Reputation: 897
I have the following interfaces:
interface TxInterface {
field1: string;
field2: string;
field3: number;
}
interface RxInterface {
field1: string;
field2: string;
field3: number;
field4: string;
field5: string;
}
When I receive an object from server, it is typed with RxInterface. In my App, I continue to use this object when I update values for instance.
When I would like to update object in server, I shall send "TxInterface", that contains some fields of "RxInterface".
So, how can I easily to merge my object from RxInterface to TxInterface before send and take only the fields of TxInterface?
Upvotes: 1
Views: 862
Reputation: 329953
There's no way to do this merely with the interface definitions, since such definitions are part of the type system which is erased by runtime. If you need something done at runtime, you need to write code which does it at runtime. In this case, here's a generic function which extracts just the properties of an object matching a list of keys:
function extract<T extends object, K extends keyof T>(
obj: T,
keys: K[]
): Pick<T, K> {
const ret = {} as Pick<T, K>;
keys.forEach(k => ret[k] = obj[k])
return ret;
}
And for your specific use case, you can make a conversion function whose types involve RxInterface
and TxInterface
, but which specifies the particular keys you care about as values and not types:
const rxToTx = (rx: RxInterface): TxInterface => // type annotation here
extract(rx, ["field1", "field2", "field3"]); // explicit key values here
And you can verify that it works:
const rx: RxInterface = {
field1: "yes",
field2: "yep",
field3: 100,
field4: "no",
field5: "nope"
}
const tx = rxToTx(rx);
console.log(tx);
// {field1: "yes", field2: "yep", field3: 100}
Hope that helps; good luck!
Upvotes: 1
Reputation: 4104
All right. It is a good starting point to introduce binary operations also known as "reductions".

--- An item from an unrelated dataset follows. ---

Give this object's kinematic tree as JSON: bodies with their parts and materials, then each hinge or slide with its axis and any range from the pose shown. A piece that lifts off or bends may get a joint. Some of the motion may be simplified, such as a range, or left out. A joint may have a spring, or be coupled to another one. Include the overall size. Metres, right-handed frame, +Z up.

Consider generic function signature: T -> T -> T
. What it does is takes two parameters of the same type T
and somehow "collapses" them into a single resulting instance of the same type T
. As a trivial example, take +
on number
s or concatenation on the string
s.
It turns out that such a binary operation is unbelievably common across various branches of math and founded on a much more reliable reasons then just a programming convenience. For example, a "semigroup" is essentially the same binary operation with few additional properties, I won't explain here.
So, don't ignore it. Rather design you code in such a way that you can leverage binary operations of the abovementioned (generic) signature. The question is: how? Mapping! Have you ever heard something about "map/reduce" approach? That's exactly what you are about to implement: firstly map a non-reducible instance into a reducible one and then apply one of reductions you have in order to compute final result.
P.S. In your case mapping since to be trivial: just specify explicitly generic params, since a wider interface is also satisfies narrower interface.